The question of the lapsi

The persecutions had their vanquished too. Many, out of fear, sacrificed to the gods or bought a false certificate: they were called the lapsi, the fallen. When peace returned, many asked to re-enter the Church, and there was division over their fate. Rigorists wished to exclude them for ever. The Church chose mercy: after a time of penance, the repentant sinner was reconciled, for no fault exceeds the pardon of God for the one who converts. This crisis strengthened the practice of penance and the idea that the Church, holy, nonetheless bears within her sinners called to rise again.

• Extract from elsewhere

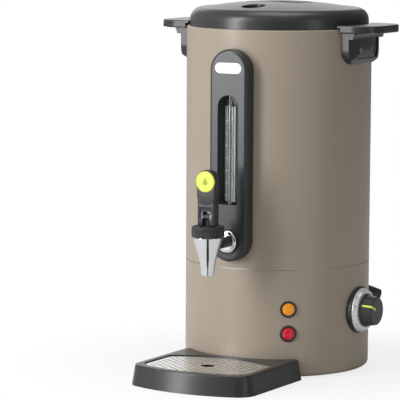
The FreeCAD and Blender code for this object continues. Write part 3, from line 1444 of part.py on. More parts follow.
def make_leads():
    """Leads from the terminal block to thermostat, element and cut-out."""
    low = PLATE_TOP_Z + TERMINAL_HEIGHT
    x, y = terminal_place()
    case_low = KNOB_Z - CASE_HALF_HEIGHT
    half_gap = math.radians(ELEMENT_GAP / 2)
    pin_x = ELEMENT_RING * math.cos(half_gap)
    pin_y = ELEMENT_RING * math.sin(half_gap)
    pin_low = ELEMENT_Z - ELEMENT_PIN_DROP
    tag_low = HEATER_LOW_Z - CUTOUT_TAG_DROP
    first = low + LEAD_BEND * 2
    second = low + LEAD_BEND * 6
    third = low + LEAD_BEND * 9
    routes = [
        [Vector(x + LEAD_PITCH, y, low), Vector(x + LEAD_PITCH, y, first), Vector(CASE_X, 10, first),
         Vector(CASE_X, 10, case_low)],
        [Vector(x, y, low), Vector(x, y, second), Vector(pin_x, pin_y, second + LEAD_BEND),
         Vector(pin_x, pin_y, pin_low)],
        [Vector(x - LEAD_PITCH, y, low), Vector(x - LEAD_PITCH, y, third),
         Vector(-CUTOUT_TAG_X, CUTOUT_AT_Y, third + LEAD_BEND), Vector(-CUTOUT_TAG_X, CUTOUT_AT_Y, tag_low)],
    ]
    return Part.makeCompound([routed_tube(route, LEAD_RADIUS, LEAD_BEND) for route in routes])


def bowed_wire(half, front, front_bow, front_corner, back, back_bow, back_corner, z):
    """Plan outline with straight sides at x = -half and half and bowed ends; each corner is an arc
    that runs smoothly into the side and the end."""
    points = []
    for end, bow, corner, way in ((front, front_bow, front_corner, -1), (back, back_bow, back_corner, 1)):
        centre = Vector(0, end - way * bow, z)
        across = half - corner
        along = math.sqrt((bow - corner) ** 2 - across ** 2)
        pivot = centre.add(Vector(across, way * along, 0))
        outward = pivot.sub(centre)
        outward.normalize()
        middle = outward.add(ALONG_X)
        middle.normalize()
        on_side = pivot.add(Vector(corner, 0, 0))
        on_end = centre.add(Vector(outward).multiply(bow))
        points.append((on_side, pivot.add(middle.multiply(corner)), on_end, Vector(0, end, z)))

    def left(point):
        return Vector(-point.x, point.y, point.z)

    front_side, front_middle, front_end, front_tip = points[0]
    back_side, back_middle, back_end, back_tip = points[1]
    return Part.Wire([
        Part.LineSegment(back_side, front_side).toShape(),
        Part.Arc(front_side, front_middle, front_end).toShape(),
        Part.Arc(front_end, front_tip, left(front_end)).toShape(),
        Part.Arc(left(front_end), left(front_middle), left(front_side)).toShape(),
        Part.LineSegment(left(front_side), left(back_side)).toShape(),
        Part.Arc(left(back_side), left(back_middle), left(back_end)).toShape(),
        Part.Arc(left(back_end), back_tip, back_end).toShape(),
        Part.Arc(back_end, back_middle, back_side).toShape(),
    ])


def tray_wire(draft, z):
    half = TRAY_HALF_WIDTH - draft
    return bowed_wire(half, TRAY_FRONT_Y + draft, TRAY_BOW - draft, TRAY_CORNER - draft,
                      TRAY_BACK_Y - draft / 2, TRAY_BACK_FLATNESS, TRAY_BACK_CORNER, z)


def make_drip_tray():
    solid = Part.makeLoft([tray_wire(0.0, 0.0), tray_wire(TRAY_DRAFT, TRAY_HEIGHT)], True, True)
    rims = [edge for edge in solid.Edges if edge.BoundBox.ZMin > TRAY_HEIGHT - 0.01]
    solid = solid.makeFillet(TRAY_EDGE, rims)
    solid = solid.cut(disc(BODY_RADIUS + TRAY_GAP, -1, TRAY_HEIGHT + 1))
    basin = basin_solid(GRILLE_LEDGE, TRAY_WALL, TRAY_HEIGHT + 1)
    ledge = basin_solid(-GRILLE_LAP, GRILLE_LOW_Z, TRAY_HEIGHT + 1)
    return solid.cut(basin).cut(ledge)


def basin_solid(inset, low, high):
    wire = bowed_wire(GRILLE_HALF_WIDTH - inset, GRILLE_FRONT_Y + inset, GRILLE_BOW - inset,
                      GRILLE_CORNER - inset, GRILLE_BACK_Y - inset, GRILLE_BACK_BOW - inset,
                      GRILLE_BACK_CORNER - inset, low)
    return Part.Face(wire).extrude(Vector(0, 0, high - low))


def make_drip_grille():
    low = GRILLE_LOW_Z
    plate = basin_solid(0.0, low, low + GRILLE_THICK)
    centre_y = (GRILLE_FRONT_Y + GRILLE_BACK_Y) / 2
    columns = int((GRILLE_HALF_WIDTH - GRILLE_RIM) / SLOT_PITCH_X)
    rows = int((GRILLE_BACK_Y - GRILLE_FRONT_Y - 2 * GRILLE_RIM) / SLOT_PITCH_Y)
    field = basin_solid(GRILLE_RIM, low - PAST, low + PAST)
    cutters = [disc(GRILLE_HOLE_RADIUS, low - 1, low + PAST, 0, centre_y)]
    half_width = SLOT_WIDTH / 2
    half_length = SLOT_LENGTH / 2
    for column in range(-columns, columns + 1):
        for row in range(rows):
            x = column * SLOT_PITCH_X
            y = centre_y + (row - (rows - 1) / 2.0) * SLOT_PITCH_Y
            if math.hypot(x, y - centre_y) < GRILLE_HOLE_RADIUS + SLOT_LENGTH:
                continue
            cutter = rounded_slab(x - half_width, x + half_width, y - half_length, y + half_length,
                                  low - 1, low + 3 * GRILLE_THICK, half_width - 0.01)
            if abs(cutter.common(field).Volume / cutter.Volume - 1) < 0.001:
                cutters.append(cutter)
    return plate.cut(cutters)


def mirrored(shape):
    return shape.mirror(Vector(0, 0, 0), ALONG_X)


def main():
    os.makedirs(PARTS, exist_ok=True)
    handle = make_handle()
    pieces = {
        "base_shell": make_base_shell(),
        "outer_jacket": make_outer_jacket(),
        "seam_ring": make_seam_ring(),
        "inner_tank": make_inner_tank(),
        "lid_shell": make_lid_shell(),
        "lid_plate": make_lid_plate(),
        "lid_screws": make_lid_screws(),
        "lid_gasket": make_lid_gasket(),
        "lid_vent_cap": make_vent_cap(),
        "handle_right": handle,
        "handle_left": mirrored(handle),
        "handle_screws": make_handle_screws(),
        "handle_nuts": make_handle_nuts(),
        "gauge_panel": make_gauge_panel(),
        "label_plate": make_label_plate(),
        "panel_screws": make_panel_screws(),
        "gauge_block": make_gauge_block(),
        "sight_tube": make_sight_tube(),
        "tube_seal": make_tube_seal(),
        "tube_cap": make_tube_cap(),
        "level_scale": make_level_scale(),
        "tap_shank": make_tap_shank(),
        "shank_nut": make_shank_nut(),
        "tank_seals": make_tank_seals(),
        "tap_flange": make_tap_flange(),
        "flange_gasket": make_flange_gasket(),
        "tap_spout": make_tap_spout(),
        "tap_collar": make_tap_collar(),
        "tap_stem": make_tap_stem(),
        "seat_cup": make_seat_cup(),
        "tap_spring": make_tap_spring(),
        "tap_lever": make_tap_lever(),
        "lever_badge": make_lever_badge(),
        "lever_pin": make_lever_pin(),
        "lamp_bezels": make_lamp_bezels(),
        "lamp_lens_amber": make_lamp_lens(LAMP_Z[0]),
        "lamp_lens_red": make_lamp_lens(LAMP_Z[1]),
        "lamp_bodies": make_lamp_bodies(),
        "dial_bezel": make_dial_bezel(),
        "dial_ring": make_dial_ring(),
        "thermostat_knob": make_thermostat_knob(),
        "knob_pointer": pointer_body(),
        "thermostat_shaft": make_thermostat_shaft(),
        "thermostat_body": make_thermostat_body(),
        "thermostat_bulb": make_thermostat_bulb(),
        "bulb_clip": make_bulb_clip(),
        "capillary": make_capillary(),
        "cord_gland": make_cord_gland(),
        "gland_nut": make_gland_nut(),
        "base_plate": make_base_plate(),
        "base_screws": make_base_screws(),
        "base_nuts": make_base_nuts(),
        "feet": make_feet(),
        "heater_plate": make_heater_plate(),
        "heating_element": make_heating_element(),
        "thermal_cutout": make_thermal_cutout(),
        "terminal_block": make_terminal_block(),
        "leads": make_leads(),
        "drip_tray": make_drip_tray(),
        "drip_grille": make_drip_grille(),
    }
    for node, shape in pieces.items():
        print(node, len(shape.Solids), round(shape.Volume), shape.isValid())
        save(node, shape)


main()
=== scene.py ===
import math

import bmesh
import bpy
from bpy.props import FloatProperty, FloatVectorProperty, IntProperty, PointerProperty
from mathutils import Matrix, Vector


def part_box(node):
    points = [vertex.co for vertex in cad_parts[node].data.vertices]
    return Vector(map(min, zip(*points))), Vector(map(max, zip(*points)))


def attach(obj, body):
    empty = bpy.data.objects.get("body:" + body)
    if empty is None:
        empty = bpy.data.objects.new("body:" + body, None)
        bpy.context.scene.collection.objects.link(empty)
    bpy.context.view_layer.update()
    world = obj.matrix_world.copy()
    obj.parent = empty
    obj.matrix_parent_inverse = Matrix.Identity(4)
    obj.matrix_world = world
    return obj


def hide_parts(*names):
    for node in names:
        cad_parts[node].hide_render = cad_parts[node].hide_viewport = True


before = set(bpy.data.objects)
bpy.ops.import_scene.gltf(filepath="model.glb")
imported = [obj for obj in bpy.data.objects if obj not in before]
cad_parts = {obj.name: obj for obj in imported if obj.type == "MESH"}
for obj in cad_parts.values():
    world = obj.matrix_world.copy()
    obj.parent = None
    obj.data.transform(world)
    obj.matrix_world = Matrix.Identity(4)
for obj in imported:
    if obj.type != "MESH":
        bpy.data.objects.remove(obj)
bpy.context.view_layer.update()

bl_info = {
    "name": "Hot water urn",
    "version": (1, 0, 0),
    "blender": (4, 5, 0),
    "location": "View3D > Sidebar > Urn",
    "description": "Builds the visible pieces and finishes of a hot water urn around its frame",
    "category": "Object",
}

MM = 0.001
INSET = 0.1                             # how far a piece stays inside its frame box, in mm
WELD = 1e-6                             # points nearer than this are one, in metres
PATCH_MM = 45                           # size of the slight changes of tone
MIX_A, MIX_B, MIX_RESULT = 6, 7, 2      # colour sockets of the Mix node
# Level directions 28 degrees round from the front and from the right
FRONT_RIGHT = (0.475, -0.88, 0.0)
BACK_RIGHT = (0.88, 0.475, 0.0)


def linear(text):
    """Linear red, green and blue of an sRGB hex colour."""
    parts = [int(text[i:i + 2], 16) / 255 for i in (1, 3, 5)]
    return tuple(c / 12.92 if c <= 0.04045 else ((c + 0.055) / 1.055) ** 2.4 for c in parts)


def grey(level):
    return (level, level, level, 1)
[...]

Some pushed this rigor to the point of rupture: at Rome the priest Novatian had himself consecrated a rival bishop and founded a Church of the “pure” that refused all pardon to the fallen, the first great schism born of a question of discipline. The Church, on the contrary, distinguished the degrees of the fault, graver for those who had sacrificed to the idols, lighter for those who had only bought a false certificate without touching it, and set for each a path of return.

The peace of the Church

At the beginning of the fourth century, the Empire gave up the fight. In 311, the emperor Galerius, dying, granted the Christians the freedom of their worship; in 313, after his victory, Constantine confirmed and extended it by the Edict of Milan, which restored to Christianity a full freedom. The age of the martyrs was ending. But the blood shed had not extinguished the faith: it had spread it. The crowd come to watch condemned men die expected cries and recantations; it saw men and women face the torment with peace, sometimes forgiving their executioners, and hold out to the end for a crucified man. Such constancy surpassed the strength of man. Many went away shaken by what they had seen; they questioned, sought to know this faith, drew near to the Christians to learn from them, and many of them ended by asking for baptism. In the words of Tertullian, the blood of the martyrs is a seed of Christians. The Church emerged from these three centuries strengthened, and she never forgot those who had sealed her with their blood.